Basuki yang telah memiliki kecurigaan dengan orang miskin berganti menjadi Ahok yang telah tendensius. Ahok tidak lagi menempatkan kemiskinan sebagai sebuah keniscayaan. Justru sebaliknya, Ia menganggap bahwa dirinyalah yang niscaya dapat mengatasi kemiskinan. Sayangnya, Ia sudah memutuskan kalau ada sebagian orang miskin  yang memang tidak layak dibantu. Ahok telah menjadi sosok yang begitu luas pergaulannya. Ahok mulai terbiasa makan bareng dengan para developer. Ahok telah menjadi bintangnya media, hal ini berbeda dengan masa Basuki, dimana prestasinya membawa daerah Belitung Timur luput dari perhatian.

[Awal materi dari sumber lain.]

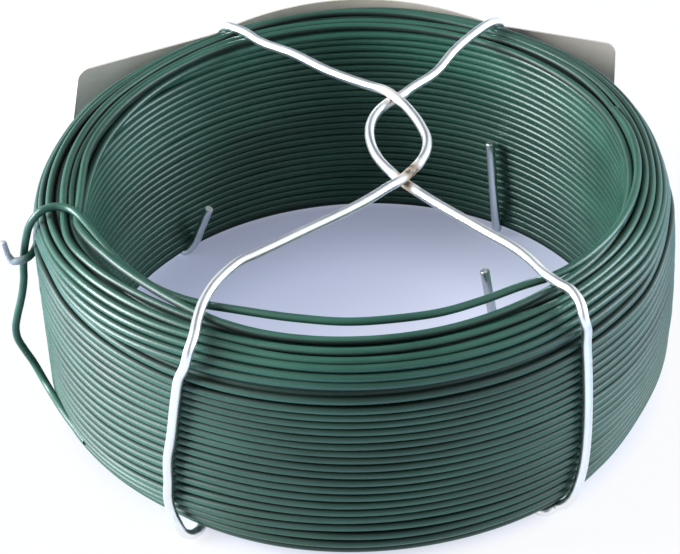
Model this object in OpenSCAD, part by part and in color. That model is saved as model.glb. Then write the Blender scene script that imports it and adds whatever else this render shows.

Mungkinkah Ahok kembali menjadi Basuki? Jawabannya pasti bisa. Setiap orang pada dasarnya memiliki kemampuan berpikir tentang pemikirannya. Setiap orang memiliki dasar pemikiran yang mendalam (metakognisi) tentang kebenaran universal. Laksana Firaun yang mengakui kebenaran Universal Musa saat dihadapkan pada kondisi dihukum secara fisik. Ahok mungkin saja dapat menempuh jalan tersebut. Saat Ia menerima konsekuensi hukum maupun sosial tentang penyimpangan, maka saat itulah momen penting metakognisi bekerja.
Cara lain adalah dengan mendoakan agar Ahok tersadar dan kembali menjadi Basuki. Salah satu guru saya mengatakan, mengapa ada doa di Indonesia dari rakyat agar pemimpinnya terlindungi. Hal ini dikarenakan menjadi pemimpin penuh resiko melakukan penyimpangan. Manis pahitnya pemimpin akan menjadi ujian. Saya dan mungkin ada banyak orang belum tentu mampu bertahan menjadi Basuki dan terhindar menjadi Ahok. Karenanya, pemimpin harus diseleksi, bukan dieleksi. Pemimpin harus dingatkan dan ditegur. Mudah-mudahan tulisan ini memberi bentuk lain dari teguran terhadap Ahok dari warga yang pernah memilh Basuki dan merindukan Basuki.